YOUR OBJECTIVE: Begin at the line that contains "volume %.0f x", stop after the line that contains "before = set(bpy.data.objects)", and reproduce only that span, unaltered.

INFORMATION SUPPLIED:
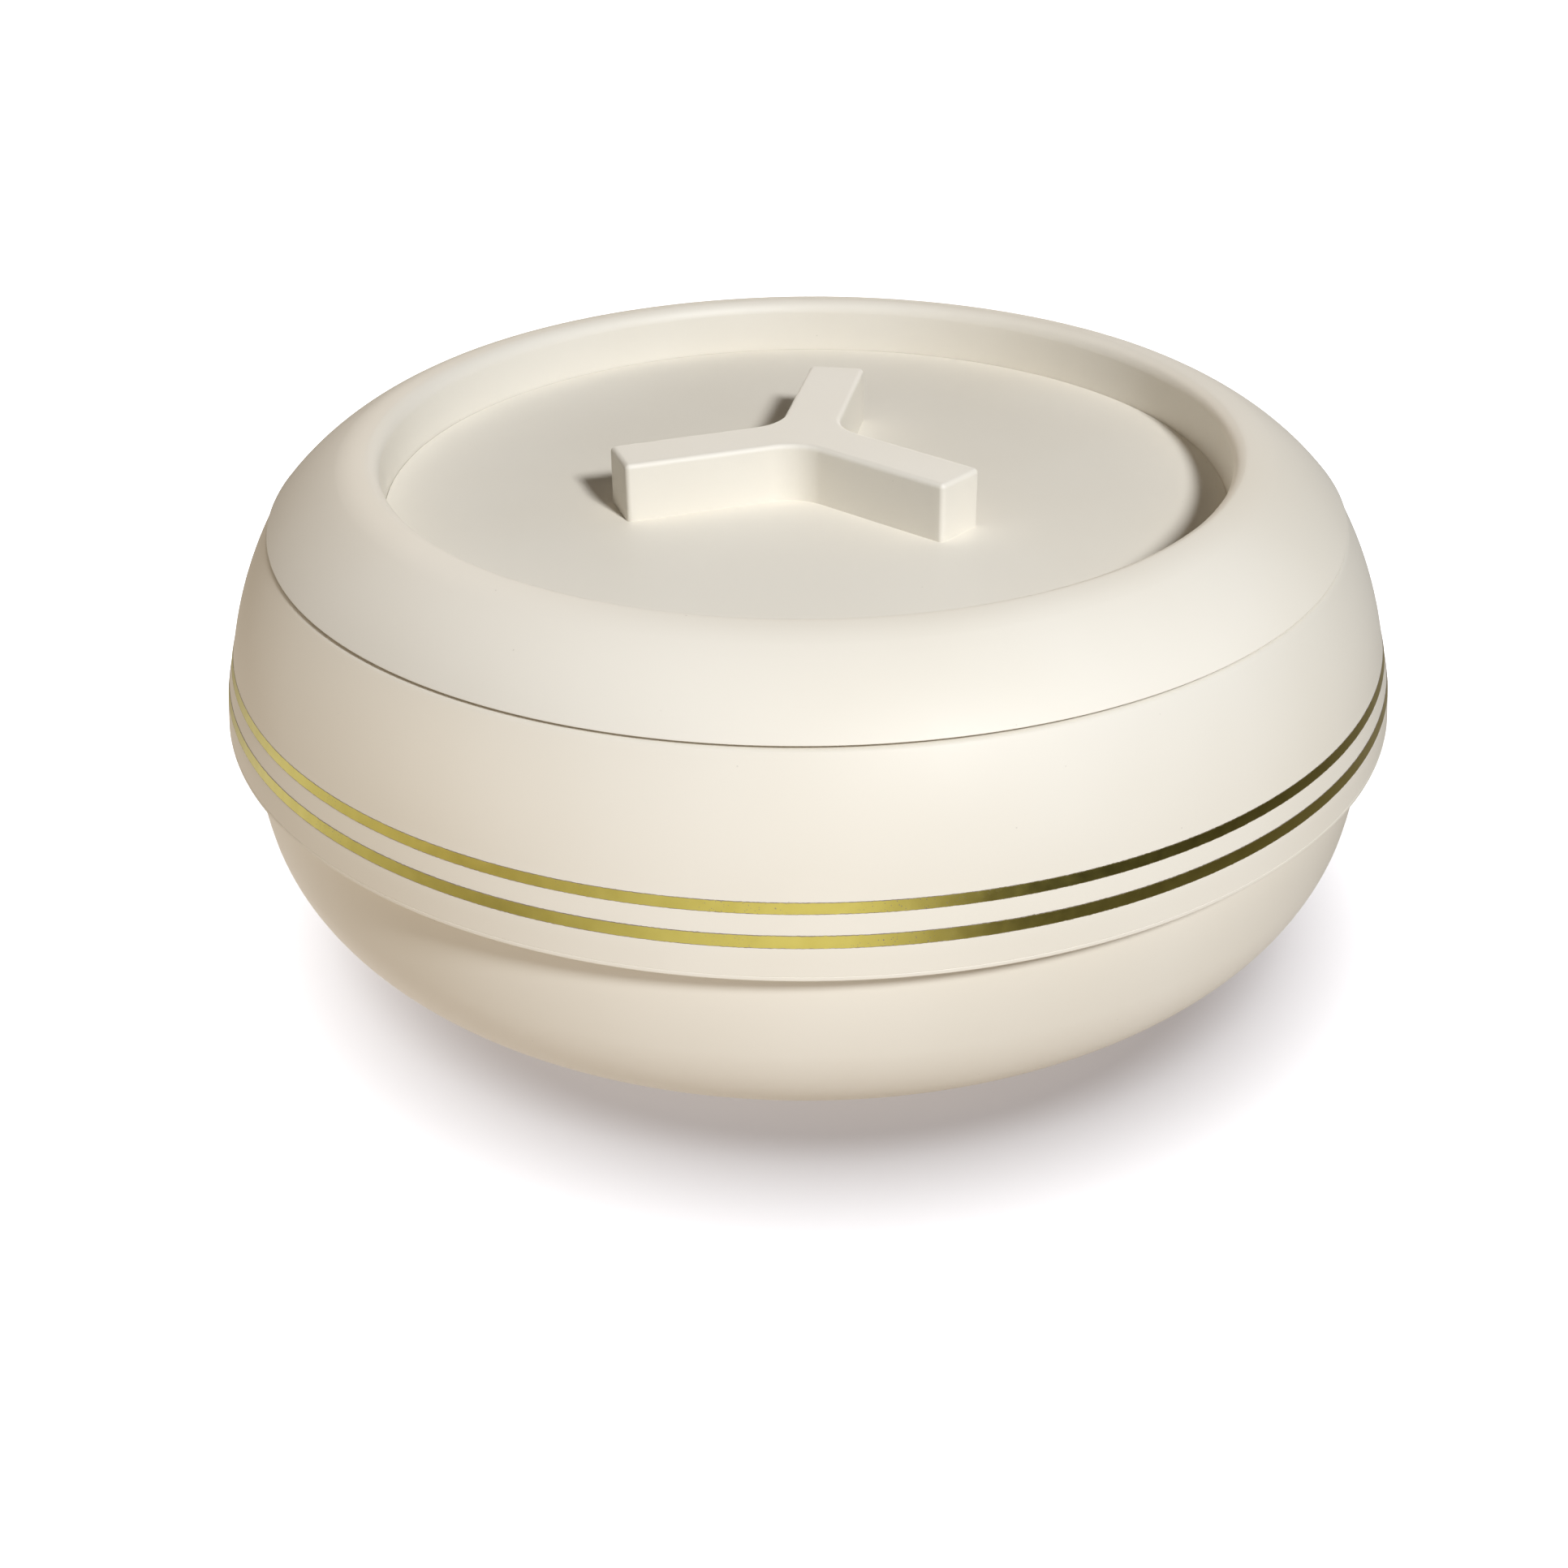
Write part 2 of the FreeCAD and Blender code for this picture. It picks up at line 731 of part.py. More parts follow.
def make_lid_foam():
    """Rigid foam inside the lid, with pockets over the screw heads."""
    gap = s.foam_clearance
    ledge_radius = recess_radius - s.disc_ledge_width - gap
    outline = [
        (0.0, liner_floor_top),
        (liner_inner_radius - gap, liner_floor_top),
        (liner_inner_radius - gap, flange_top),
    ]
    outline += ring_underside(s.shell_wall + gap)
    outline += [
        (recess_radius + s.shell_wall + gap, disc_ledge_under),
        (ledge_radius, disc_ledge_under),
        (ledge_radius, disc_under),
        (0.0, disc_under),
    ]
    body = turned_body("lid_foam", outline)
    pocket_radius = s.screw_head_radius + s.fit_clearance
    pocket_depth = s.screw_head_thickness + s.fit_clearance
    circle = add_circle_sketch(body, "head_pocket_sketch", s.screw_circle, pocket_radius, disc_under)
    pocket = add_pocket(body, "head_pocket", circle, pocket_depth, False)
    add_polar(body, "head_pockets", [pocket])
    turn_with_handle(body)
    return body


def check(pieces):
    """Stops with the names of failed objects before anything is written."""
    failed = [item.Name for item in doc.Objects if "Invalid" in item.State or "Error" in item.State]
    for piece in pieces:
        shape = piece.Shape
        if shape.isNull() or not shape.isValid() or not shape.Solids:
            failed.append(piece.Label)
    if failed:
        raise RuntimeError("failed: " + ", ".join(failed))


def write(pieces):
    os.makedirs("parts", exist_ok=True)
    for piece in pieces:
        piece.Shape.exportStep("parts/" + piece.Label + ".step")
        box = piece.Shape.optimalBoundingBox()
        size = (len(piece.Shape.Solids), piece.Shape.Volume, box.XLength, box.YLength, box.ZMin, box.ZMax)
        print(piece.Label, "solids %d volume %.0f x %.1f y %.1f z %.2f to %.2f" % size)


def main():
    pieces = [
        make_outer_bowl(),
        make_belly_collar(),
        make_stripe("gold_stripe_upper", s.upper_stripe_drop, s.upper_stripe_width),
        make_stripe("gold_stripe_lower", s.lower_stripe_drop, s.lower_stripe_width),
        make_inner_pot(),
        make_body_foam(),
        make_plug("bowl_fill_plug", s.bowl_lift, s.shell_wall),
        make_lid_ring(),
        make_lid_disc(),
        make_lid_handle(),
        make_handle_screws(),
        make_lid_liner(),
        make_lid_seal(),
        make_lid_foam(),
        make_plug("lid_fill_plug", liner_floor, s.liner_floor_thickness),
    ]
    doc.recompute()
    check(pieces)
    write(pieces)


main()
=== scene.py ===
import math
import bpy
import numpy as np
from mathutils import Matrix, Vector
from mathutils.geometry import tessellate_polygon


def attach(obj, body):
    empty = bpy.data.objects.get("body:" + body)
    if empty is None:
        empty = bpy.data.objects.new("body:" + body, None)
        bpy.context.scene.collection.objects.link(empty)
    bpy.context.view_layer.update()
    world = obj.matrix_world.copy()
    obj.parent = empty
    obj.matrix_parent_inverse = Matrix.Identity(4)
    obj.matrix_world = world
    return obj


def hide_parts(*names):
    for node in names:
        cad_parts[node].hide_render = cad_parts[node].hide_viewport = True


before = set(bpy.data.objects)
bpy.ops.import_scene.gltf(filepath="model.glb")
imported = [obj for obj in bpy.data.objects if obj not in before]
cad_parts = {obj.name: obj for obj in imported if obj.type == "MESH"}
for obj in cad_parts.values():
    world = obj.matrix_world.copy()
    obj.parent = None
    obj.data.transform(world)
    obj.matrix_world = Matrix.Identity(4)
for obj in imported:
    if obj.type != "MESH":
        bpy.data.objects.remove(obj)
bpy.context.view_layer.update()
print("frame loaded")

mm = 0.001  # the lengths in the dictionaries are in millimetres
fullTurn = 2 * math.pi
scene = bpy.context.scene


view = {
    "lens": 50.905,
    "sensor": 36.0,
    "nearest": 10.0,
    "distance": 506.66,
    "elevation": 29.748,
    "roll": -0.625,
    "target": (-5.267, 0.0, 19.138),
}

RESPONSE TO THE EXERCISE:
        print(piece.Label, "solids %d volume %.0f x %.1f y %.1f z %.2f to %.2f" % size)


def main():
    pieces = [
        make_outer_bowl(),
        make_belly_collar(),
        make_stripe("gold_stripe_upper", s.upper_stripe_drop, s.upper_stripe_width),
        make_stripe("gold_stripe_lower", s.lower_stripe_drop, s.lower_stripe_width),
        make_inner_pot(),
        make_body_foam(),
        make_plug("bowl_fill_plug", s.bowl_lift, s.shell_wall),
        make_lid_ring(),
        make_lid_disc(),
        make_lid_handle(),
        make_handle_screws(),
        make_lid_liner(),
        make_lid_seal(),
        make_lid_foam(),
        make_plug("lid_fill_plug", liner_floor, s.liner_floor_thickness),
    ]
    doc.recompute()
    check(pieces)
    write(pieces)


main()
=== scene.py ===
import math
import bpy
import numpy as np
from mathutils import Matrix, Vector
from mathutils.geometry import tessellate_polygon


def attach(obj, body):
    empty = bpy.data.objects.get("body:" + body)
    if empty is None:
        empty = bpy.data.objects.new("body:" + body, None)
        bpy.context.scene.collection.objects.link(empty)
    bpy.context.view_layer.update()
    world = obj.matrix_world.copy()
    obj.parent = empty
    obj.matrix_parent_inverse = Matrix.Identity(4)
    obj.matrix_world = world
    return obj


def hide_parts(*names):
    for node in names:
        cad_parts[node].hide_render = cad_parts[node].hide_viewport = True


before = set(bpy.data.objects)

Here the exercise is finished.